* What is being asked
Copy every line of the listing that holds the string "before".

>> Start

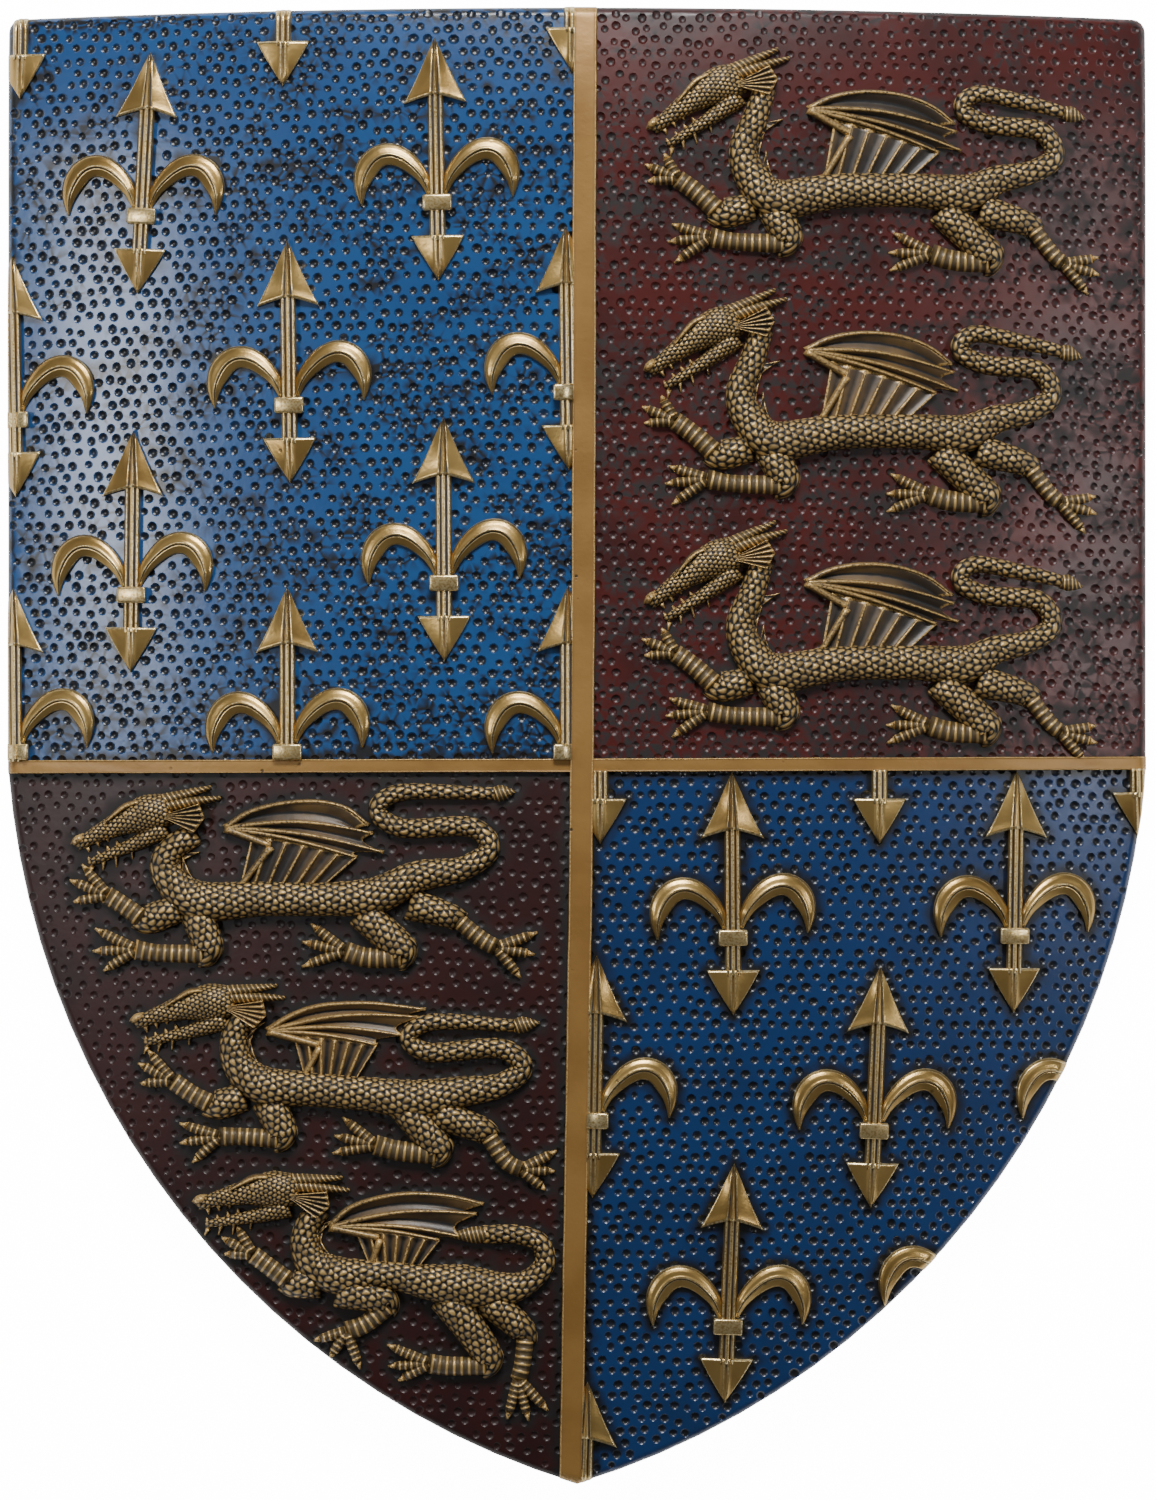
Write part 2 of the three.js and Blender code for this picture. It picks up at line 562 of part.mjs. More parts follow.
// The palm widens from the wrist, and three toes spread from it, listed clockwise about it.
function foot({ limb, toes }, place, scale) {
  const [pawX, pawY, pawWidth] = limb.at(-1);
  const aside = ([u, v], [du, dv], offset) => {
    const length = Math.hypot(du, dv);
    return [u - offset * dv / length, v + offset * du / length];
  };
  const between = ([au, av], [bu, bv]) => [(au + bu) / 2, (av + bv) / 2];
  const knuckle = ([u, v]) => [
    THREE.MathUtils.lerp(pawX, u, PALM_SHARE), THREE.MathUtils.lerp(pawY, v, PALM_SHARE)];
  const reach = toes.map(([u, v]) => [u - pawX, v - pawY]);
  const knuckles = toes.map(knuckle);
  const high = (point, halfWidth) => [...place(...point), swell(scale * halfWidth)];
  const heel = [pawX - PALM_SHARE * reach[1][0] / 3, pawY - PALM_SHARE * reach[1][1] / 3];
  const outline = [
    high(aside(heel, reach[1], -pawWidth * 0.8), TOE_ROOT),
    high(aside(knuckles[0], reach[0], -TOE_ROOT), TOE_ROOT),
    high(aside(toes[0], reach[0], -TOE_TIP), TOE_TIP),
    high(aside(toes[0], reach[0], TOE_TIP), TOE_TIP),
    high(between(knuckles[0], knuckles[1]), TOE_ROOT),
    high(aside(toes[1], reach[1], -TOE_TIP), TOE_TIP),
    high(aside(toes[1], reach[1], TOE_TIP), TOE_TIP),
    high(between(knuckles[1], knuckles[2]), TOE_ROOT),
    high(aside(toes[2], reach[2], -TOE_TIP), TOE_TIP),
    high(aside(toes[2], reach[2], TOE_TIP), TOE_TIP),
    high(aside(knuckles[2], reach[2], TOE_ROOT), TOE_ROOT),
    high(aside(heel, reach[1], pawWidth * 0.8), TOE_ROOT),
  ];
  const toeFaces = [1, 4, 7].flatMap((root) => [[root, root + 1, root + 2], [root, root + 2, root + 3]]);
  return facetedPlate(outline, [], [...toeFaces, [0, 1, 4], [0, 4, 7], [0, 7, 11], [7, 10, 11]]);
}

function dragon([x, y, pose]) {
  const scale = DRAGON_LENGTH / 100;
  const place = (u, v) => [x + u * scale, y + v * scale];
  const round = (points) => ridge(
    points.map(([u, v, halfWidth]) => [...place(u, v), scale * halfWidth, swell(scale * halfWidth)]),
    ROUND_PROFILE);
  const dip = THREE.MathUtils.degToRad(pose.dip);
  const fromEye = ([along, up, ...rest]) => [
    pose.eye[0] - along * Math.cos(dip) - up * Math.sin(dip),
    pose.eye[1] - along * Math.sin(dip) + up * Math.cos(dip),
    ...rest,
  ];
  const horn = (points) => ridge(
    points.map(fromEye).map(([u, v, halfWidth]) => [
      ...place(u, v), scale * halfWidth, WING_RELIEF + scale * halfWidth]),
    ROOF_PROFILE);
  const ear = facetedPlate(
    EAR.map(fromEye).map(([u, v]) => [...place(u, v), EAR_RELIEF]), [], [[0, 1, 2], [0, 2, 3]]);
  const [tailX, tailY, tailWidth] = pose.spine.at(-1);
  const [tipX, tipY] = pose.tailTip;
  const tailTip = ridge([
    [...place(tailX - (tipX - tailX) / 4, tailY - (tipY - tailY) / 4), scale * tailWidth * 2, TAIL_TIP_RELIEF],
    [...place(tipX, tipY), scale * TOE_TIP, DRAGON_SKIN],
  ], ROOF_PROFILE);
  const spineSteps = pose.spine.length - 4;
  return union([
    round(smoothPath(pose.spine, spineSteps)),
    tailTip,
    ...pose.legs.flatMap((leg) => [round(leg.limb), foot(leg, place, scale)]),
    wing(pose.wing, place),
    round(SKULL.map(fromEye)),
    round(JAW.map(fromEye)),
    ...HORNS.map(horn),
    ear,
  ]);
}

// Each dragon's zero point and pose.
const CHIEF_DRAGONS = [
  [20.2, 171.6, TALL_DRAGON], [19.3, 97.2, TALL_DRAGON], [19.4, 25.8, TALL_DRAGON],
];
const BASE_DRAGONS = [
  [-157.6, -45.4, LOW_DRAGON], [-137.2, -105.4, LONG_DRAGON], [-118, -163.5, CROUCHED_DRAGON],
];

// The whole casting

function casting() {
  const quarters = [
    quarterBlock(-1, 1).intersect(union(CHIEF_FLEURS.map(fleur))),
    quarterBlock(1, 1).intersect(union(CHIEF_DRAGONS.map(dragon))),
    quarterBlock(-1, -1).intersect(union(BASE_DRAGONS.map(dragon))),
    quarterBlock(1, -1).intersect(union([
      ...BASE_FLEURS.map(fleur), ...LONE_PETALS.map((spot) => petal(leaning(spot), -1))])),
  ];
  return union([bowedSlab(), ...quarters, pale(), fess()])
    .intersect(outlineBlock())
    .add(hangerPad())
    .intersect(aboveGround());
}

// Where edges nearly meet, the casting is left with facets finer than any surface. Points closer
// together than SHORTEST_EDGE become one, and the facets that this closes up go.
function withoutShortEdges(points, triangles) {
  const kept = points.map((_, i) => i);
  for (const [a, b, c] of triangles) {
    for (const [from, to] of [[a, b], [b, c], [c, a]]) {
      if (points[from].distanceTo(points[to]) < SHORTEST_EDGE) {
        const [low, high] = [Math.min(kept[from], kept[to]), Math.max(kept[from], kept[to])];
        kept.forEach((target, i) => {
          if (target === high) {
            kept[i] = low;
          }
        });
      }
    }
  }
  return triangles
    .map((corners) => corners.map((i) => kept[i]))
    .filter(([a, b, c]) => a !== b && b !== c && c !== a);
}

// A needle is as long as its neighbour's side but has next to no height: the pair is split the
// other way, from the needle's near corner to the far corner of its neighbour.
function withoutNeedles(points, triangles) {
  const side = (a, b) => `${a} ${b}`;
  const height = ([a, b, c]) => {
    const line = new THREE.Line3(points[a], points[b]);
    return line.closestPointToPoint(points[c], true, new THREE.Vector3()).distanceTo(points[c]);
  };
  const owners = new Map();
  const own = (index) => {
    const [a, b, c] = triangles[index];
    [[a, b], [b, c], [c, a]].forEach(([from, to]) => owners.set(side(from, to), index));
  };
  triangles.forEach((_, index) => own(index));
  for (let index = 0; index < triangles.length; index += 1) {
    const [a, b, c] = triangles[index];
    const turned = [[a, b, c], [b, c, a], [c, a, b]];
    const [from, to, near] = turned.reduce((best, next) => (height(next) < height(best) ? next : best));
    const beside = owners.get(side(to, from));
    const far = triangles[beside].find((corner) => corner !== from && corner !== to);
    if (height([from, to, near]) < THINNEST_FACET && !owners.has(side(near, far))) {
      owners.delete(side(from, to));
      owners.delete(side(to, from));
      triangles[index] = [from, far, near];
      triangles[beside] = [far, to, near];
      own(index);
      own(beside);
    }
  }
  return triangles;
}

function geometryOf(solid) {
  const { vertProperties, triVerts } = solid.getMesh();
  const points = [];
  for (let i = 0; i < vertProperties.length; i += 3) {
    points.push(new THREE.Vector3().fromArray(vertProperties, i));
  }
  const triangles = [];
  for (let i = 0; i < triVerts.length; i += 3) {
    triangles.push([...triVerts.slice(i, i + 3)]);
  }
  const faces = withoutNeedles(points, withoutShortEdges(points, triangles));
  const geometry = new THREE.BufferGeometry().setFromPoints(points);
  geometry.setIndex(faces.flat());
  geometry.computeVertexNormals();
  return geometry;
}

const paintedResin = new THREE.MeshStandardMaterial({ color: 0x2a5a86, roughness: 0.5, metalness: 0.1 });
const shield = new THREE.Mesh(geometryOf(casting()), paintedResin);
shield.name = 'shield';

const part = new THREE.Group();
part.add(shield);

export default part;
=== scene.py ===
"""The looks of a heraldic wall shield: hammered quarters of fleurs-de-lis and of walking dragons.

Everything is designed in plan, in millimetres over a flat ground, then laid on the bowed ground.
"""

from __future__ import annotations

import logging
import math
import random
from dataclasses import dataclass, field
from enum import Enum
from typing import Callable, Iterable, Optional, Sequence

import bmesh
import bpy
import numpy as np
from mathutils import Matrix, Vector
from mathutils.bvhtree import BVHTree

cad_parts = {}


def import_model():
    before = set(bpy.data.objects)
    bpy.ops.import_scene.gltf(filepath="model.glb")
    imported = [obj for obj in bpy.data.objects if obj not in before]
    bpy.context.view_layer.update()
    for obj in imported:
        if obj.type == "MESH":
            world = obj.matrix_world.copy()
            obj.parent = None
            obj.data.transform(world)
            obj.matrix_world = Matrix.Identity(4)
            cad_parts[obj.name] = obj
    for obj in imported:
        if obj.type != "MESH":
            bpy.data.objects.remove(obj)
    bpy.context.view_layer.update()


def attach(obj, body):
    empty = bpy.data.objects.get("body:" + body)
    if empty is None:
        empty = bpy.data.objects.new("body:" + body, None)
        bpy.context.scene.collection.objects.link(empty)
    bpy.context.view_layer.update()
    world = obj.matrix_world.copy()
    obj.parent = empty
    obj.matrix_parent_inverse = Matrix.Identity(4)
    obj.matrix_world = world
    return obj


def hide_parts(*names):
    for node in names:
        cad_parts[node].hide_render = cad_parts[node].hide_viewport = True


LOG = logging.getLogger("shield")

MM = 0.001
BODY = "root"
NODE = "shield"
ROOT_DEPTH = 1.6
PLANE_GAP = 1e-4
FLAT_GAP = 1e-3
COVER_MARKS = ("cover_along", "cover_across", "cover_kind")
CHARGE_INSET = 0.06
BAND_OVERRUN = 4
UNDER_PALE = 0.5
UNDER_FESS = 0.4
FIELD_INSET = 0.15
BUMP_HEIGHT = 0.0004
LOOKS_DOWN = -0.3

Point = tuple[float, float]
Station = tuple[float, float, float]
Profile = Callable[[float, float], float]
Cut = tuple[Point, Point]
Mesh = bmesh.types.BMesh
Vert = bmesh.types.BMVert
Edge = bmesh.types.BMEdge
Face = bmesh.types.BMFace
Socket = bpy.types.NodeSocket
Tree = bpy.types.NodeTree


# ---- the ground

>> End

* Solution to the exercise
    before = set(bpy.data.objects)
    imported = [obj for obj in bpy.data.objects if obj not in before]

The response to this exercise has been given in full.